Il mittente del fax classificato come «urgentissimo» era l’ufficio matricola del carcere di Opera. Nell’oggetto si leggeva: «Detenuto al 41 bis Cosimo Di Lauro, nato a Napoli l’8 dicembre 1973». E subito dopo: «Con riferimento al detenuto indicato in oggetto, si comunica che in data odierna alle 7.10 ne è stato constatato il decesso. Cordiali saluti». Cosimo Di Lauro non era più quello immortalato nelle foto dell’arresto. Soffriva di turbe psichiche, aveva allucinazioni e rifiutava di incontrare i familiari. Pare assumesse dosi di psicofarmaci. Secondo i suoi avvocati, Cosimo Di Lauro era incompatibile con il carcere già da dieci anni. Aveva bisogno di cure. Nel 2008 una prima perizia di parte ritenne che «le attuali condizioni di salute, lungi dall’essere nate improvvisamente o per effetto di una simulazione, siano piuttosto il risultato di un lento processo». Durante la notte a volte «ululava», altre «rideva a crepapelle». Quali siano le reali cause del decesso lo stabilirà l’autopsia. La morte del boss intanto diventa un caso nel caso, un giallo da risolvere. La notizia ha fatto rapidamente il giro dei giornali e dei siti web.

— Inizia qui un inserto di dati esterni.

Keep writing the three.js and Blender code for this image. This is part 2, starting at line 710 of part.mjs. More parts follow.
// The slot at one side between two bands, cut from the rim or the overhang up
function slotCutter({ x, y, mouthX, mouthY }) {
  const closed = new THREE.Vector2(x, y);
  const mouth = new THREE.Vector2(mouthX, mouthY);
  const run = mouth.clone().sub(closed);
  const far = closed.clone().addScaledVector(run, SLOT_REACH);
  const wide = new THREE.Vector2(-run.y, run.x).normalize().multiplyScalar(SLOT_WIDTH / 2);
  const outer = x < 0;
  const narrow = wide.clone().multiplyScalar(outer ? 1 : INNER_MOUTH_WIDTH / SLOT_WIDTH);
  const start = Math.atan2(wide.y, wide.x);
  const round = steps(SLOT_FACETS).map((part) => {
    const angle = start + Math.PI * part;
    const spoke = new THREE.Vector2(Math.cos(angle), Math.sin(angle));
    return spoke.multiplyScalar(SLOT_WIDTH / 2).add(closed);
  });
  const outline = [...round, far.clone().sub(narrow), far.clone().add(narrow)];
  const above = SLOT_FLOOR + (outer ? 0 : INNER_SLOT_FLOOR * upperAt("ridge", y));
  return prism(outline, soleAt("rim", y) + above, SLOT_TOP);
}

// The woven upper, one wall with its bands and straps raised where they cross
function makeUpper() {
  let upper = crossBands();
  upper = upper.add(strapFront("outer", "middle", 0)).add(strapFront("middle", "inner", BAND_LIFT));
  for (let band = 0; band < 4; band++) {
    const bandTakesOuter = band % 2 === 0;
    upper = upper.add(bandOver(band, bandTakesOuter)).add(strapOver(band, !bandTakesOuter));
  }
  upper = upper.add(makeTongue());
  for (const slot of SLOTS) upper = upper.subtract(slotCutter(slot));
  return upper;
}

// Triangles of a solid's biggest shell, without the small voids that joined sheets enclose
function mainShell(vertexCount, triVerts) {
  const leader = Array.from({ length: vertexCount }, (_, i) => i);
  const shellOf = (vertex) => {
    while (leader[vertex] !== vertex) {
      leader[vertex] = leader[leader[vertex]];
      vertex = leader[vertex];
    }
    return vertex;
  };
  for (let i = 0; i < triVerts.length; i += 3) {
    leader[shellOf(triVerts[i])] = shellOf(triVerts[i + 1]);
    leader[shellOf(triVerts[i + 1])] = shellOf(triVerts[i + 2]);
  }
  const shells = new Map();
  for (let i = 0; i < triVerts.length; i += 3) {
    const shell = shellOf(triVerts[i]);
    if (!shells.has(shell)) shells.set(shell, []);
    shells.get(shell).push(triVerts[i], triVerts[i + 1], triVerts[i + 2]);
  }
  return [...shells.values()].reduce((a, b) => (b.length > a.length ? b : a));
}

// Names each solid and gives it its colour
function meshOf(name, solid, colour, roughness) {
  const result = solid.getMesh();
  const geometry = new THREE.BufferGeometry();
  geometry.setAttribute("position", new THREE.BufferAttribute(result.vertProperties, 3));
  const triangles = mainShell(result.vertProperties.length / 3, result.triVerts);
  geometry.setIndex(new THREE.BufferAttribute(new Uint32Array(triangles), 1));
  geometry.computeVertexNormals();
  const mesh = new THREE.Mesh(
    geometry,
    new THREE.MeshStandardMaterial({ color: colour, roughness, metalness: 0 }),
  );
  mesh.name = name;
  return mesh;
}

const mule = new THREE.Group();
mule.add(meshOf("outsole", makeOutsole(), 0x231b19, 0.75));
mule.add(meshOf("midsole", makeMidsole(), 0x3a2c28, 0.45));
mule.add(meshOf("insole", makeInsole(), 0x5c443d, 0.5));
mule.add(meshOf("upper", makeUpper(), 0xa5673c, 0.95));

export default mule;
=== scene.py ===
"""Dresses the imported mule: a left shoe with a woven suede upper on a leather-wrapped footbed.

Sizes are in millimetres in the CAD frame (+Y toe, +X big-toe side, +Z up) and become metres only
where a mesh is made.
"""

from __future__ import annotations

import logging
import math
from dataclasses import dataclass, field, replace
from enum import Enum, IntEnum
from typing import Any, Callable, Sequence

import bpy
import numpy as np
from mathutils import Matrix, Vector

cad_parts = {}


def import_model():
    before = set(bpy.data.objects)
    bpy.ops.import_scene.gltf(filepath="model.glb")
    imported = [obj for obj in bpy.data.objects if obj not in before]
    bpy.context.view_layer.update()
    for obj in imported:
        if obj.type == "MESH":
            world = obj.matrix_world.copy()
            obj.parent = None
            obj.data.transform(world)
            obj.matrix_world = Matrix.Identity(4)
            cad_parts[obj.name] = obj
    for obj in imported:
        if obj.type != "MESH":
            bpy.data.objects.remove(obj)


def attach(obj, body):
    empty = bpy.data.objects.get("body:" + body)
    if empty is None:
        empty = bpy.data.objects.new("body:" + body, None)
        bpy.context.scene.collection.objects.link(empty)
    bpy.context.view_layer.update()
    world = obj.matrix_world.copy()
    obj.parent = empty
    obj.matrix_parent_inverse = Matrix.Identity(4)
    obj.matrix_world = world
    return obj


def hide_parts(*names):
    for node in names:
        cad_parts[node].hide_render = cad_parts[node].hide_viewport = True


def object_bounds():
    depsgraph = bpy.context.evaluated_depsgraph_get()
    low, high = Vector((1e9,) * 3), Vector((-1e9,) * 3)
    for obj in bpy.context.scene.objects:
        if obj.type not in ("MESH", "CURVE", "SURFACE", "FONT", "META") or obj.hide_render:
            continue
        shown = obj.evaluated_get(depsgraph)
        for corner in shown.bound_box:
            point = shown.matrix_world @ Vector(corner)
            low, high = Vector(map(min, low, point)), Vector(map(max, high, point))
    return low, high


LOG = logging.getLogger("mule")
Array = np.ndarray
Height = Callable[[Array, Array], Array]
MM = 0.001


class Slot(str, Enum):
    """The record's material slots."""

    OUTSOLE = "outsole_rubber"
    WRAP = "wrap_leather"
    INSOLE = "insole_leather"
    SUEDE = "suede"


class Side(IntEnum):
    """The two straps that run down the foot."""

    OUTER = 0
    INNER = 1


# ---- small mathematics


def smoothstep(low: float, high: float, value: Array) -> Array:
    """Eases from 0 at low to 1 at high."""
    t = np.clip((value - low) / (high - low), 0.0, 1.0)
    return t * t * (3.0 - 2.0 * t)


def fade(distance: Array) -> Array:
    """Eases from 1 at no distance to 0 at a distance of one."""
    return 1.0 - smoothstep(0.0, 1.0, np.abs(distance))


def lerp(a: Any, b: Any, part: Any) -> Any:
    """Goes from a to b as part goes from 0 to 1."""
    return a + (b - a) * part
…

La foto che immortalava il giovane Cosimo con il cappotto nero in pelle e lo sguardo fermo e fiero sui flash dei fotografi che documentavano il suo arresto nel rione dei Fiori, il bunker della famiglia nel quartiere Secondigliano, il 21 gennaio 2005, nel pieno della faida di camorra, è tornata alla ribalta. È morto in carcere, Cosimo Di Lauro, 49 anni, quasi la metà trascorsi da solo fra quattro mura, in regime di massima sicurezza, carcere duro. Una vita bruciata in nome del malaffare e delle vendette. È morto probabilmente di carcere, se è vero che gli anni trascorsi in isolamento avevano creato problemi alla sua salute psichica. Capelli lunghi, igiene trascurata, i farmaci, le risate compulsive nel cuore della notte. Da anni rifiutava qualunque contatto con il piccolo mondo esterno che gli sarebbe stato consentito incontrare. Ad ogni udienza dei vari processi istruiti a Napoli lui non c’era, e puntuale dal carcere arrivava il fax ad annunciare l’assenza: «L’imputato rinuncia a presenziare».
Una formalità fatta di poche parole e di mille dubbi lasciati irrisolti. Di fronte alle istanze della difesa relative alla richiesta di perizie sulle condizioni di salute mentale si contrapponevano le relazioni sanitarie delle varie carceri dove il boss è stato recluso. Una vita bruciata, la sua. Era il primogenito del boss Paolo Di Lauro e come tradizione di famiglia toccò a lui prendere le redini del clan quando il padre fu costretto alla latitanza. I collaboratori di giustizia hanno parlato agli inquirenti della sua prepotente gestione degli affari, molto diversa da quella adottata dal padre, e dei malcontenti che ne derivarono e della faida che ne fu la tragica conseguenza. Ci furono quasi cento omicidi, molte vendette trasversali, tanti innocenti uccisi per una parentela o per un errore di persona. Anni bui per la periferia della città. La camorra da quella parti fagocitava e stritolava vite. Di Lauro era appena trentenne quando si ritrovò in manette e al carcere duro. Ne è uscito da morto e con una serie di dubbi che l’autopsia dovrà chiarire: suicidio o morte naturale? Morire di carcere.
Era accaduto anche sabato scorso, ma non ne ha parlato quasi nessuno. Perché in quel caso il detenuto era un 47enne straniero, un senza fissa dimora che non aveva parenti e non faceva colloqui con nessuno. L’uomo si è sentito male sabato notte ed è morto in ospedale dopo qualche ora, sembra a causa di un improvviso malore. «Nelle ultime due settimane – ha aggiunto il garante – altri due detenuti del carcere di Poggioreale hanno rischiato di morire per arresto cardiocircolatorio e a maggio scorso è deceduto per infarto, sempre a Poggioreale, un sovrintendente della polizia penitenziaria». Di qui il tema degli spazi della pena, della salute in cella.